Is there any reason that using mane and tail horse show sheen on Tally's tail and pantaloons would be bad for him? My niece Gracie was playing around, and happened to spray him. His tail is ultrasilky and tangle free. Is there some reason Show Sheen is bad for dogs or is it okay?


----------



## arcane (Sep 18, 2007)

I dont know if show sheen would be good or bad for the dogs. We use it at shows for Skip. (horse) I do know that Infusium leave in conditioner works well on the dogs for getting tangles etc...


----------



## Tahnee GR (Aug 26, 2006)

The silicone based products can be drying for a dog's coat and can cause coat breakage if used too often.


----------



## Maxs Mom (Mar 22, 2008)

Tahnee GR said:


> The silicone based products can be drying for a dog's coat and can cause coat breakage if used too often.


I agree! I have used Showsheen for YEARS on horses, and it does really dry their tails! If you are using it and washing out it may not be bad. There is a product called "Cowboy Magic Detangler and Shine" we horse people have fallen in love with (I have heard the hand lotion is to die for too, I have not tried it yet). It is not silicone based it actually softens the hair, conditions it, makes it less susceptible to breakage and lasts a lot longer in the tail than Showsheen did. I have not tried it on my dog, I have used human hair conditioner. Don't know why it wouldn't work.

Also intended for horses but humans love it and can be found in most pharmacies is "Mane & Tail" shampoo and conditioner. The conditioner is almost all lanolin, it is awesome. I have used it on my hair. The lanolin is good for the skin too. I have not 'yet' tried that on my Goldens but I may the next time I bathe them at the barn.


----------



## gold'nchocolate (May 31, 2005)

Awhile ago I bought "The Original MANE 'n TAIL" moisturizer - texturizer (there are horses on the front of the bottle) I heard that you can use it in the tail and pantaloons of GR' to get mats out. I haven't used it yet because I was nervous it would make Biscuit's fur all greasy. He's got some mats that I need to deal with but I don't want to cut them out. Maybe I'll give this a try and then report my results. BTW....I got mine at the grocery store.


----------



## Maxs Mom (Mar 22, 2008)

It works just like a conditioner. I have used it on my hair when I have gone to horse shows and forgotten my conditioner. I actually liked it. 

I know in my horses tail, I can run a wide tooth come right through it. Like a conditioner, you wash, rinse, and Mane & Tail and rinse that out too. Yes the horsies on the bottle that is the stuff! I have seen it at grocery stores too. It's cheaper at grocery or pharmacy stores than it is a a tack shop for horses let me tell you. 

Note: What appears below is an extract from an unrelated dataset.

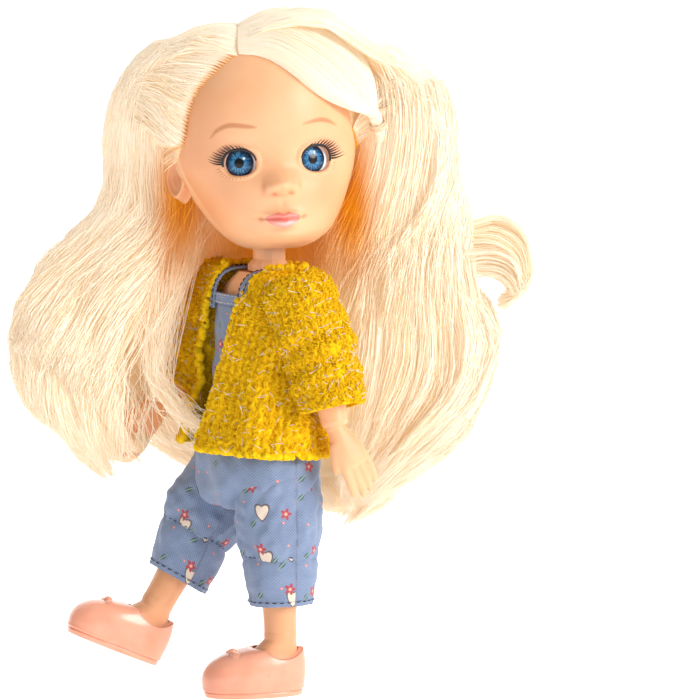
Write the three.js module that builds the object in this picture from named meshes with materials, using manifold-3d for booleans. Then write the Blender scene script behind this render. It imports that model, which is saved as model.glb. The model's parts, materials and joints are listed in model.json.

The only reason I use Showsheen any more is if my horse gets his tail caked in mud and I can't wash it (ie too cold like in the winter). I then "wash" it with Showsheen, brush it out, then add cowboy magic. Cowboy Magic is a gel, hard to get on each strand when a tail is caked.


----------



## Ash (Sep 11, 2007)

Maxs Mom said:


> There is a product called "Cowboy Magic Detangler and Shine" we horse people have fallen in love with (I have heard the hand lotion is to die for too, I have not tried it yet). .


I am IN LOVE with Cowboy Magic and BTW the lotion is fab and to die for . Although I have never used it on the dogs but on me, oh yeah and the horses is great. I just LOVE the scent mmmmmm. LOL


----------



## FlyingQuizini (Oct 24, 2006)

I love Cowboy Magic, too! I use the detangler product before I go into the field for bird work and Quiz practically repels burrs and comes home silky soft! I currently have a bottle of the shampoo and conditioner that I'm using on my dogs. I like that, too.

I've used Mane & Tail on the dogs and on myself in the past and have been happy with it. I've only tried the shampoo and conditioner on their fur and my hair - oh, and I used the hand and nail lotion on my hands and liked it.


----------



## FlyingQuizini (Oct 24, 2006)

The Cowboy Magic detanger product works great to work out mats, too. I got that trick from some Aussie friends.


----------



## Ljilly28 (Jan 22, 2008)

Thanks, you all! I am off to buy my first Cowboy Magic this morning. I love this forum.


----------



## paula bedard (Feb 5, 2008)

My daughter has very thick hair. We bought Mane and Tail conditioner years ago, after some local news station did a segment on it's human applications. It's on our grocers shelves still. It has since fallen out of favor for the newest, brightest, most attractive bottle of conditioner. My daughter's always looking for the next "great" conditioner


----------



## Ash (Sep 11, 2007)

Ljilly28 said:


> Thanks, you all! I am off to buy my first Cowboy Magic this morning. I love this forum.


You will love the way it smells!!


----------